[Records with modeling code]
=====

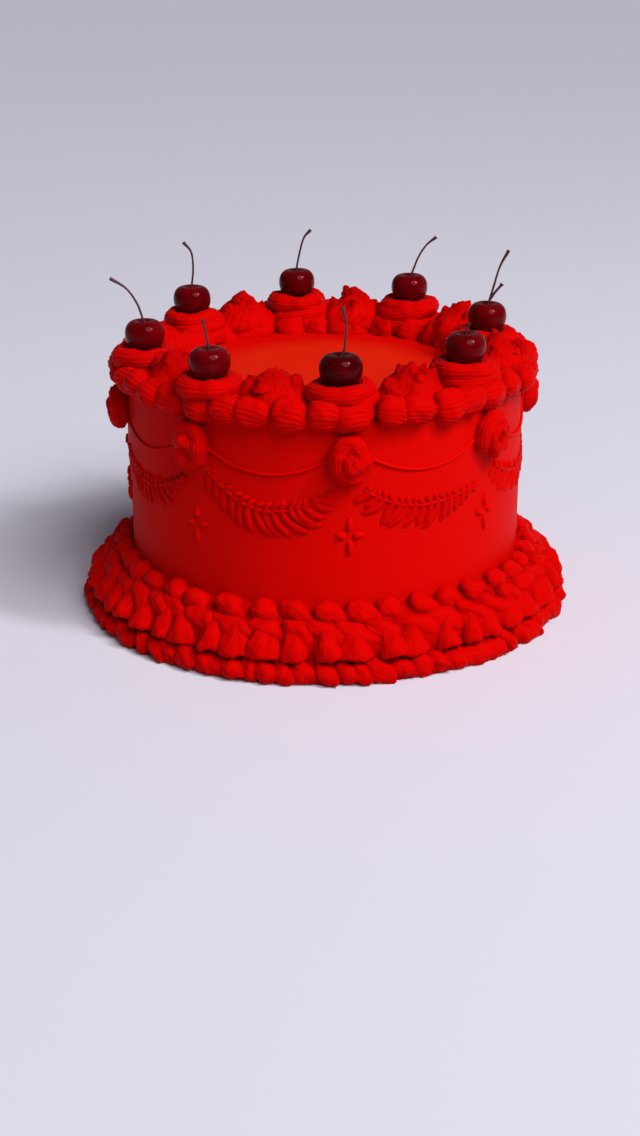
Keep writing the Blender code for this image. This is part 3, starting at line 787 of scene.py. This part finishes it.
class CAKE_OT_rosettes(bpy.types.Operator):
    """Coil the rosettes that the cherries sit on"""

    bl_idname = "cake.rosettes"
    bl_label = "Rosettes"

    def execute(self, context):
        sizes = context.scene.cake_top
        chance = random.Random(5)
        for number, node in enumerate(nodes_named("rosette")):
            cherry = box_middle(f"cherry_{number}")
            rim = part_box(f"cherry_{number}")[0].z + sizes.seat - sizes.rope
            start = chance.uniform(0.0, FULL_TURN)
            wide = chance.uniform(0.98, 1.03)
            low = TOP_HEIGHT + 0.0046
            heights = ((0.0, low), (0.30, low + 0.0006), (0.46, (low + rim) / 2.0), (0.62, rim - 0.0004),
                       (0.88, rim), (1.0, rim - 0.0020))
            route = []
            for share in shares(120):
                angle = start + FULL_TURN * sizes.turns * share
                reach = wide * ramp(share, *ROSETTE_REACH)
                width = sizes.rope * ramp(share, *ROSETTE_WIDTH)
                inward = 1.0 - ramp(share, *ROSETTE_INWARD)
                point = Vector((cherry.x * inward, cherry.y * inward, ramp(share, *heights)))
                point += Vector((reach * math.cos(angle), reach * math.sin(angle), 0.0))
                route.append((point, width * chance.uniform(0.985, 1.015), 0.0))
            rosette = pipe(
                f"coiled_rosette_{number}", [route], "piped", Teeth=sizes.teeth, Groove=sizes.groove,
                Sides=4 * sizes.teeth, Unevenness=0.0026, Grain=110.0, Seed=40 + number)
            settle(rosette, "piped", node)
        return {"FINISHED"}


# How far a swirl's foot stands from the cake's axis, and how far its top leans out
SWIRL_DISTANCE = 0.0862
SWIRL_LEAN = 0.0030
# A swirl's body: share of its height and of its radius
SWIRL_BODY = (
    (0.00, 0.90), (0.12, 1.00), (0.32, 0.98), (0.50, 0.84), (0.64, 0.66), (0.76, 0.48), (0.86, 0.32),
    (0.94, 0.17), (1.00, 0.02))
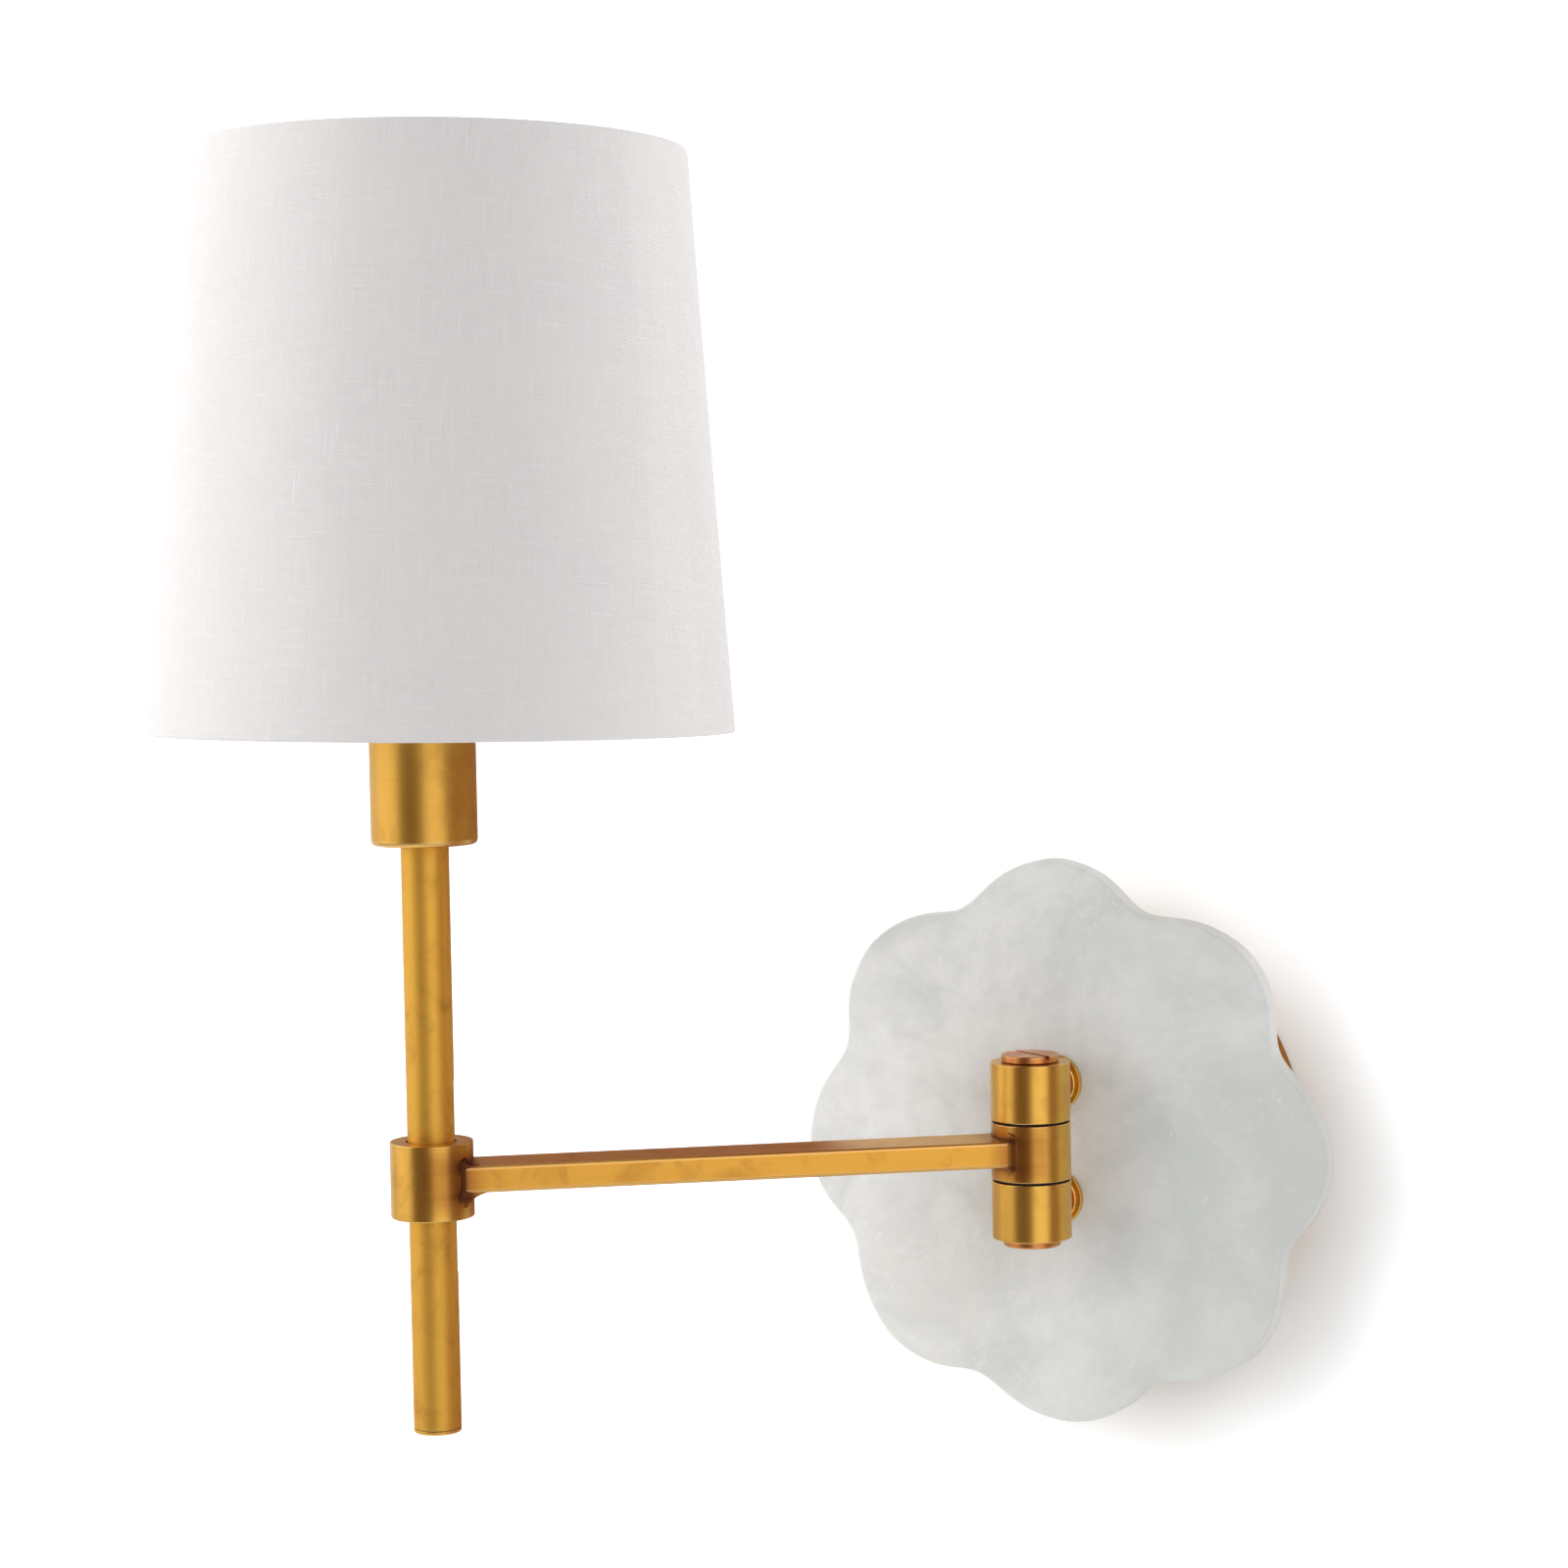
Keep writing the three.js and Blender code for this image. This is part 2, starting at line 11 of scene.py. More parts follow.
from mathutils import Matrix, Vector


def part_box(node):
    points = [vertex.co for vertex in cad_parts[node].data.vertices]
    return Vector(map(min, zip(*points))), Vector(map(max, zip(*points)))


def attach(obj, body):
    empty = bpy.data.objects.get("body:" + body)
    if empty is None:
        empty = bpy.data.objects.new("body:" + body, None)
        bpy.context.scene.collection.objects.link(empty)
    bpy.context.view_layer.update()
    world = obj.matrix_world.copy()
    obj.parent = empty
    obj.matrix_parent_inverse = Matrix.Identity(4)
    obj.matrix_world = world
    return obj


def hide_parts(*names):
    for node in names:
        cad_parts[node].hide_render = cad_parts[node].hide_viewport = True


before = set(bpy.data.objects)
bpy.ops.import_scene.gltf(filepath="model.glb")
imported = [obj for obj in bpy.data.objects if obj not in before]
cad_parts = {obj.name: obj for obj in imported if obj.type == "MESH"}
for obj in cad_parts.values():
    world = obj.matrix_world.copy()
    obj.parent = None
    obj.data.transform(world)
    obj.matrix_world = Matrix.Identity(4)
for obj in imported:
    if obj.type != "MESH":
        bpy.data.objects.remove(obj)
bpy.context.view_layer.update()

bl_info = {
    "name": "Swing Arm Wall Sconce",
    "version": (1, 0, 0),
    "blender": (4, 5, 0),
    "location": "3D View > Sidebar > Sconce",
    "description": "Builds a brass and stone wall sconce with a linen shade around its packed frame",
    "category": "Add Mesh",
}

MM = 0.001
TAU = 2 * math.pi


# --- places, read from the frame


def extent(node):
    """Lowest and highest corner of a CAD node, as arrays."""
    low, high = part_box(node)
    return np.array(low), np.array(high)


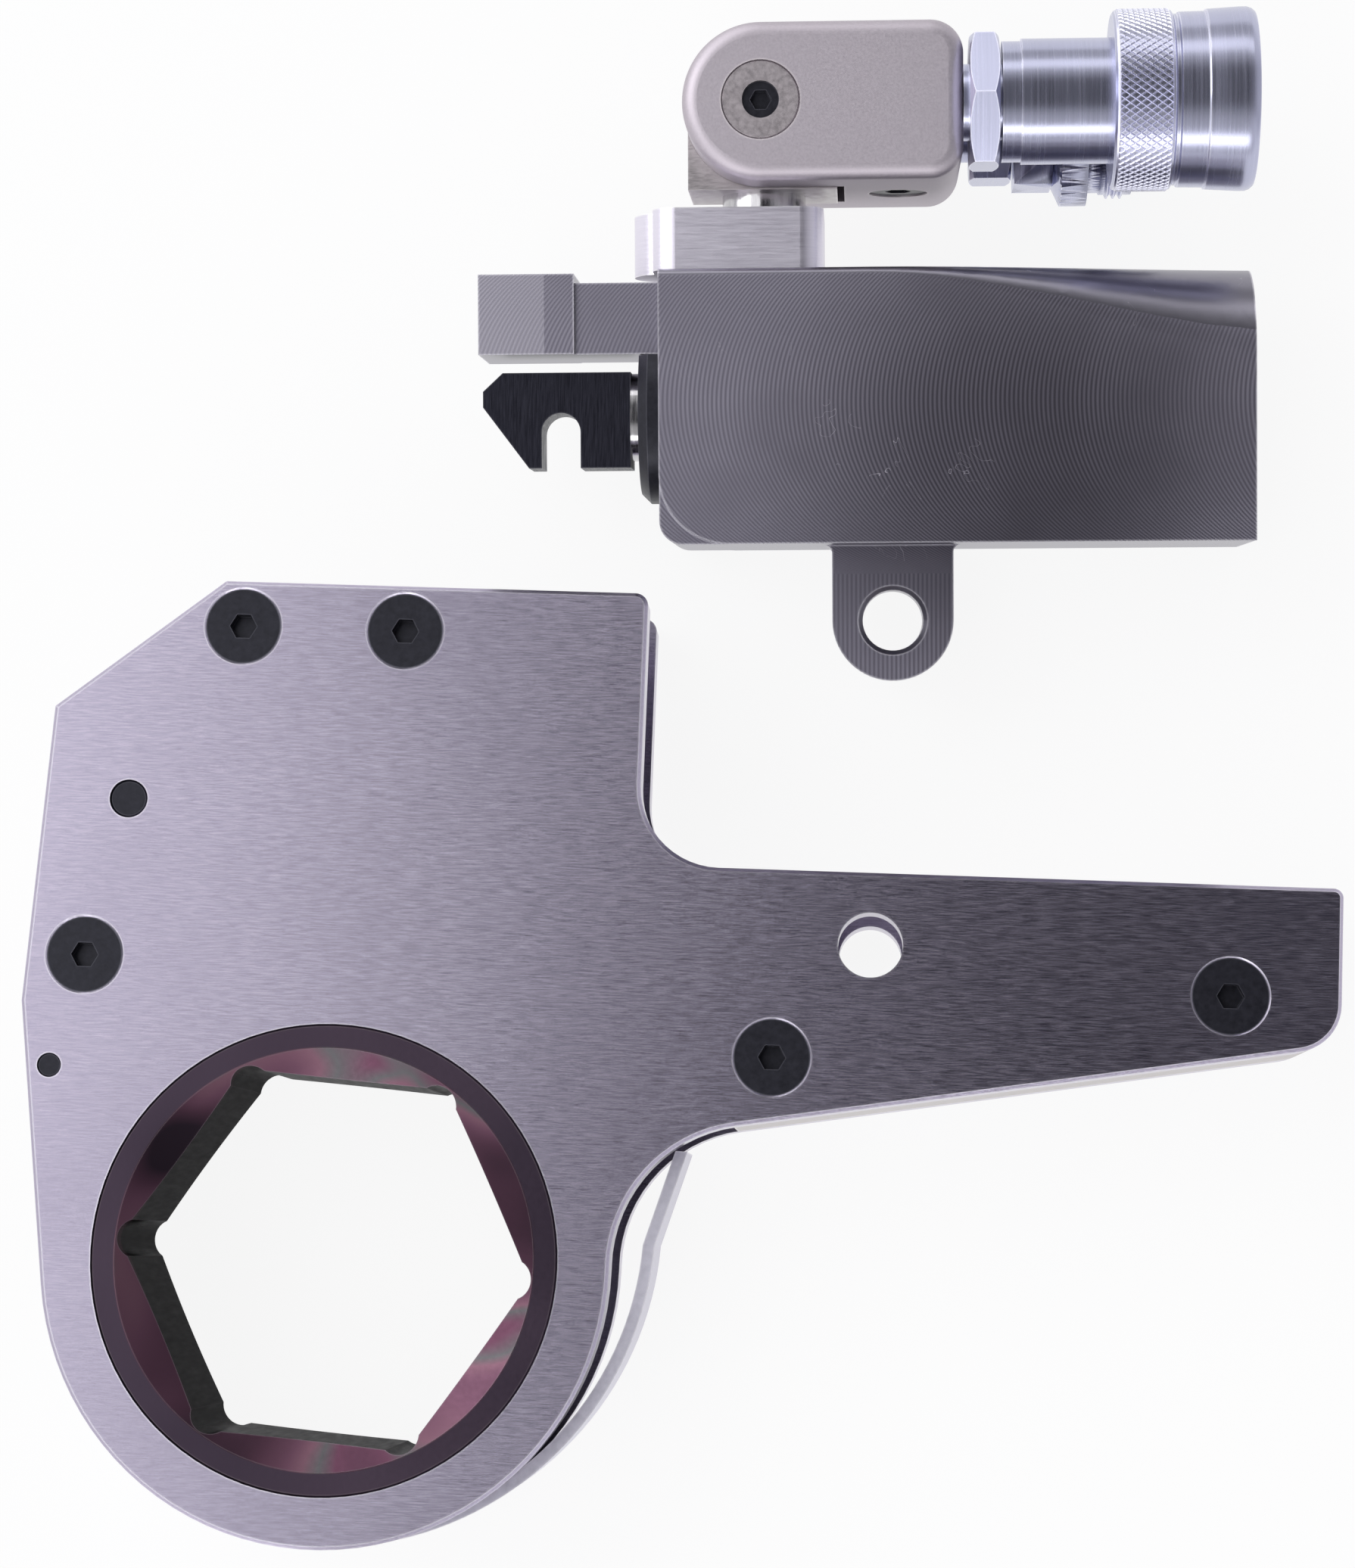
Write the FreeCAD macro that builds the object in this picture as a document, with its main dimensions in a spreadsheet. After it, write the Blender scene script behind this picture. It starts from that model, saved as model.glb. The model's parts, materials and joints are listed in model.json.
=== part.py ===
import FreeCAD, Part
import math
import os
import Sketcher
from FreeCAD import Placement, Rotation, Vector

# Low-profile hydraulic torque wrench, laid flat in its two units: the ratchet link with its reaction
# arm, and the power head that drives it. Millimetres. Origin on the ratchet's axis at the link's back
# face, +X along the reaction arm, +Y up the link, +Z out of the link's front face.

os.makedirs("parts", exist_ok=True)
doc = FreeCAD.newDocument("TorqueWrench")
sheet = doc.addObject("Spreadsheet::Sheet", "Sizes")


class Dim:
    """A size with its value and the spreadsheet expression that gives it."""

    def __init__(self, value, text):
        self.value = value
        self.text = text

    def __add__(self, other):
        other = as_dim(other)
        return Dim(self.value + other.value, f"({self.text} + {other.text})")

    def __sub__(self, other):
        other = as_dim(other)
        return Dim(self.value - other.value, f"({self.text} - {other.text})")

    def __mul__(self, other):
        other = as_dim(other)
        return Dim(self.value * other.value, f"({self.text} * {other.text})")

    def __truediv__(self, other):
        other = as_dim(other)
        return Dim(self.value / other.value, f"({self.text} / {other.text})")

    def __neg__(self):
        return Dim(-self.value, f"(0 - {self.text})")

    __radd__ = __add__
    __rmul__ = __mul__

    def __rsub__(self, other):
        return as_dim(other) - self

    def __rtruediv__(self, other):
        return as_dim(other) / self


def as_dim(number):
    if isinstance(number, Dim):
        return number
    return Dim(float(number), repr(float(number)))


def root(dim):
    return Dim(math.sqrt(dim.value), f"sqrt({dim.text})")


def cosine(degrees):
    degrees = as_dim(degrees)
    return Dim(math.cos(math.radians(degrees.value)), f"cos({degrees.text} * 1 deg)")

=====

Can the entries above be repeated exactly, without their pictures?

--- EXPECTED ANSWER ---
Keep writing the Blender code for this image. This is part 3, starting at line 787 of scene.py. This part finishes it.
class CAKE_OT_rosettes(bpy.types.Operator):
    """Coil the rosettes that the cherries sit on"""

    bl_idname = "cake.rosettes"
    bl_label = "Rosettes"

    def execute(self, context):
        sizes = context.scene.cake_top
        chance = random.Random(5)
        for number, node in enumerate(nodes_named("rosette")):
            cherry = box_middle(f"cherry_{number}")
            rim = part_box(f"cherry_{number}")[0].z + sizes.seat - sizes.rope
            start = chance.uniform(0.0, FULL_TURN)
            wide = chance.uniform(0.98, 1.03)
            low = TOP_HEIGHT + 0.0046
            heights = ((0.0, low), (0.30, low + 0.0006), (0.46, (low + rim) / 2.0), (0.62, rim - 0.0004),
                       (0.88, rim), (1.0, rim - 0.0020))
            route = []
            for share in shares(120):
                angle = start + FULL_TURN * sizes.turns * share
                reach = wide * ramp(share, *ROSETTE_REACH)
                width = sizes.rope * ramp(share, *ROSETTE_WIDTH)
                inward = 1.0 - ramp(share, *ROSETTE_INWARD)
                point = Vector((cherry.x * inward, cherry.y * inward, ramp(share, *heights)))
                point += Vector((reach * math.cos(angle), reach * math.sin(angle), 0.0))
                route.append((point, width * chance.uniform(0.985, 1.015), 0.0))
            rosette = pipe(
                f"coiled_rosette_{number}", [route], "piped", Teeth=sizes.teeth, Groove=sizes.groove,
                Sides=4 * sizes.teeth, Unevenness=0.0026, Grain=110.0, Seed=40 + number)
            settle(rosette, "piped", node)
        return {"FINISHED"}


# How far a swirl's foot stands from the cake's axis, and how far its top leans out
SWIRL_DISTANCE = 0.0862
SWIRL_LEAN = 0.0030
# A swirl's body: share of its height and of its radius
SWIRL_BODY = (
    (0.00, 0.90), (0.12, 1.00), (0.32, 0.98), (0.50, 0.84), (0.64, 0.66), (0.76, 0.48), (0.86, 0.32),
    (0.94, 0.17), (1.00, 0.02))
Keep writing the three.js and Blender code for this image. This is part 2, starting at line 11 of scene.py. More parts follow.
from mathutils import Matrix, Vector


def part_box(node):
    points = [vertex.co for vertex in cad_parts[node].data.vertices]
    return Vector(map(min, zip(*points))), Vector(map(max, zip(*points)))


def attach(obj, body):
    empty = bpy.data.objects.get("body:" + body)
    if empty is None:
        empty = bpy.data.objects.new("body:" + body, None)
        bpy.context.scene.collection.objects.link(empty)
    bpy.context.view_layer.update()
    world = obj.matrix_world.copy()
    obj.parent = empty
    obj.matrix_parent_inverse = Matrix.Identity(4)
    obj.matrix_world = world
    return obj


def hide_parts(*names):
    for node in names:
        cad_parts[node].hide_render = cad_parts[node].hide_viewport = True


before = set(bpy.data.objects)
bpy.ops.import_scene.gltf(filepath="model.glb")
imported = [obj for obj in bpy.data.objects if obj not in before]
cad_parts = {obj.name: obj for obj in imported if obj.type == "MESH"}
for obj in cad_parts.values():
    world = obj.matrix_world.copy()
    obj.parent = None
    obj.data.transform(world)
    obj.matrix_world = Matrix.Identity(4)
for obj in imported:
    if obj.type != "MESH":
        bpy.data.objects.remove(obj)
bpy.context.view_layer.update()

bl_info = {
    "name": "Swing Arm Wall Sconce",
    "version": (1, 0, 0),
    "blender": (4, 5, 0),
    "location": "3D View > Sidebar > Sconce",
    "description": "Builds a brass and stone wall sconce with a linen shade around its packed frame",
    "category": "Add Mesh",
}

MM = 0.001
TAU = 2 * math.pi


# --- places, read from the frame


def extent(node):
    """Lowest and highest corner of a CAD node, as arrays."""
    low, high = part_box(node)
    return np.array(low), np.array(high)


Write the FreeCAD macro that builds the object in this picture as a document, with its main dimensions in a spreadsheet. After it, write the Blender scene script behind this picture. It starts from that model, saved as model.glb. The model's parts, materials and joints are listed in model.json.
=== part.py ===
import FreeCAD, Part
import math
import os
import Sketcher
from FreeCAD import Placement, Rotation, Vector

# Low-profile hydraulic torque wrench, laid flat in its two units: the ratchet link with its reaction
# arm, and the power head that drives it. Millimetres. Origin on the ratchet's axis at the link's back
# face, +X along the reaction arm, +Y up the link, +Z out of the link's front face.

os.makedirs("parts", exist_ok=True)
doc = FreeCAD.newDocument("TorqueWrench")
sheet = doc.addObject("Spreadsheet::Sheet", "Sizes")


class Dim:
    """A size with its value and the spreadsheet expression that gives it."""

    def __init__(self, value, text):
        self.value = value
        self.text = text

    def __add__(self, other):
        other = as_dim(other)
        return Dim(self.value + other.value, f"({self.text} + {other.text})")

    def __sub__(self, other):
        other = as_dim(other)
        return Dim(self.value - other.value, f"({self.text} - {other.text})")

    def __mul__(self, other):
        other = as_dim(other)
        return Dim(self.value * other.value, f"({self.text} * {other.text})")

    def __truediv__(self, other):
        other = as_dim(other)
        return Dim(self.value / other.value, f"({self.text} / {other.text})")

    def __neg__(self):
        return Dim(-self.value, f"(0 - {self.text})")

    __radd__ = __add__
    __rmul__ = __mul__

    def __rsub__(self, other):
        return as_dim(other) - self

    def __rtruediv__(self, other):
        return as_dim(other) / self


def as_dim(number):
    if isinstance(number, Dim):
        return number
    return Dim(float(number), repr(float(number)))


def root(dim):
    return Dim(math.sqrt(dim.value), f"sqrt({dim.text})")


def cosine(degrees):
    degrees = as_dim(degrees)
    return Dim(math.cos(math.radians(degrees.value)), f"cos({degrees.text} * 1 deg)")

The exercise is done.